# AMHR NATIONALS LIVE FEED LINK - Post your Horses, News or Views!



## Debby - LB (Sep 1, 2012)

~>* AMHR Nationals Live Event - Sept 6-16 - Tulsa Oklahoma - **CLICK HERE** - to save and view **AND* *- Post your Horses, News or Views! here now.*


----------



## Jill (Sep 2, 2012)

I can't wait to see!!! "Squirt" (Erica's Can't Take My Eyes Off You), the little black stallion who I own with Erica Killion, is showing:


Monday afternoon September 10, in Ammy Sr. Stallions, under (class 125)

Tuesday evening, September 11, in 3yo Futurity (class 159), and

Friday morning, September 14, Sr. Stallions, 28" - 30" (class 286)


Hoping that's right on the approximate times as that's what I've marked down. I cannot be there in person so appreciate the live feed and marked the time slots way off on my client calendar so hopefully nothing will keep me from watching. My internet service last year was terrible (I got a new provider right after Nationals) and it cut out right before one of his classes and had me blinking back tears -- as that makes everything better (not)






Been really excited for this year, for him to show as a Senior Stallion, for about a year and a half now! Will be fun to see AND he will be riding home to VA from Tulsa, so big excitement for us in a couple of ways... and I think while at the Nationals, he's going to have a photo session with my favorite horse photographer


----------



## Jill (Sep 2, 2012)

Thanks, Mary Lou!


----------



## Deb O. (Sep 4, 2012)

Linda(Linda L) has our recently gelded gelding(Vista Del Valle's Uno Confiado) there. She'll be showing him in all his classes. Sunday 9/9 am Class #88 Ammy Senior Geldings over. Tuesday 9/11 am class #134 $1G Ammy incentive gelding over. Tuesday 9/11 evening class #160 Futurity 3y/o Stallion/gelding over. Wednesday 9/12 afternoon class # 191open gelding 3yo & over 34-36". Also our OBMHC sponsered a memorial award for Richard Ray who passed way too soon this year and that is class #354 32" &under Roadster.


----------



## Debby - LB (Sep 5, 2012)

Good luck Jill And Deb! now I have at least 2 horses to watch and root for!!


----------



## Jill (Sep 5, 2012)

I can't wait to see the other people's posts! I am sure there will be lots of LB member horses at Nationals


----------



## midnight star stables (Sep 5, 2012)

We are leaving today with our three Tulsa bound minis. Here's a list of their classes that we are planning.

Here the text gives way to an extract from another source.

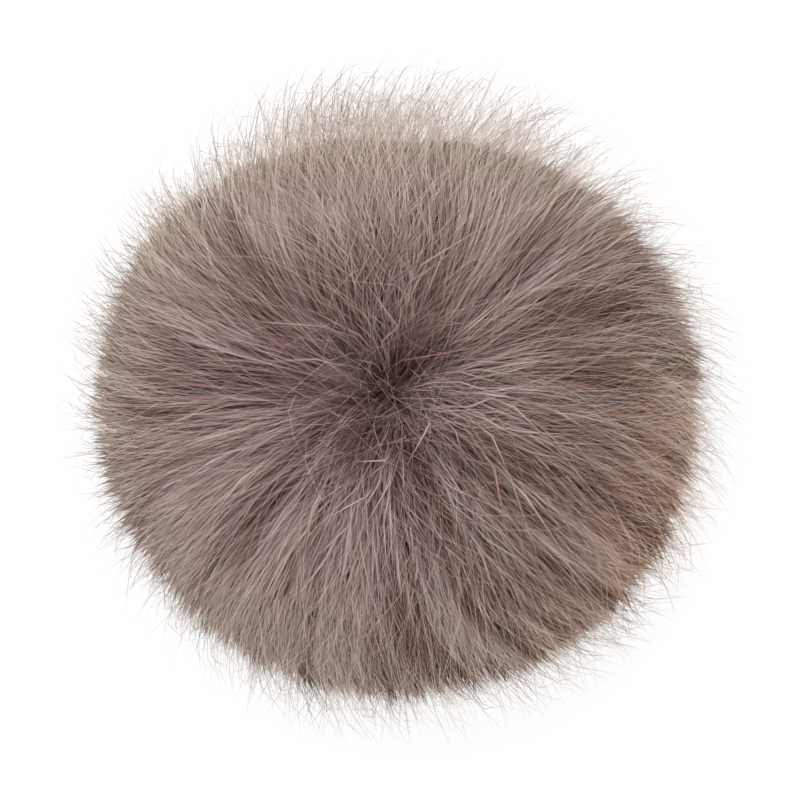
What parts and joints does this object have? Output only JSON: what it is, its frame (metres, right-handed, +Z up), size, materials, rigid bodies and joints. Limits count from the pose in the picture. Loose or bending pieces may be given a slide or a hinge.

Music - MSS The Framed Event (Yearling 34" mare)

Tuesday:

#150 Futurity Yearling Mare Over

Thursday:

#237/238 Mare Yearling Open Over

Possibly #247 OBSBE

#248 Solid Colour Mare Over

Seven - RHA's Captivating Chaos (Yearling 36" gelding)

Sunday:

#87 Am. Jr. Gelding Over

Tuesday:

#134 Am. Incentive Gelding Over

#147 Futurity Yearling Stallion/Gelding Over

Wednesday:

#187 Gelding Yearling Open 34-36"

#196 Solid Colour Gelding Over

Dove - McCarthy's Lonesome Dove (2yo 37" mare)

Sunday:

#91 Am. Jr. Mare Over

Tuesday:

#136 Am. Incentive Mare Over

#158 Futurity 2yo Mare Over

Thursday:

#240 Open 2yo Mare 35-37"

Safe travels to all, and I hope everyone has a wonderful time. I know I have been waiting three long years to finally return to Tulsa, so I am extremely excited and looking forward to making memories with great friends.


----------



## Debby - LB (Sep 6, 2012)

Wow gorgeous horses, we will be watching 



 Please post about your experience and your results. Have a safe trip Desiree!


----------



## minimomNC (Sep 6, 2012)

I don't get to go this year, but Samantha will be leaving Sat. She is showing several.

Sunday in the morning session:

RHA Wardances Dr Zhivago (horse in my avatar) in am jr geldings under

Wa-Full Snip's Legacy in am jr geldings over

Sunday evening session:

Voters Super Sweet of LTF in Am Ladies Country Pleasure Driving over

Monday morning session

Voters Super Sweet of LTF in Am Versatility over

She might be helping out with futurity but not sure who yet.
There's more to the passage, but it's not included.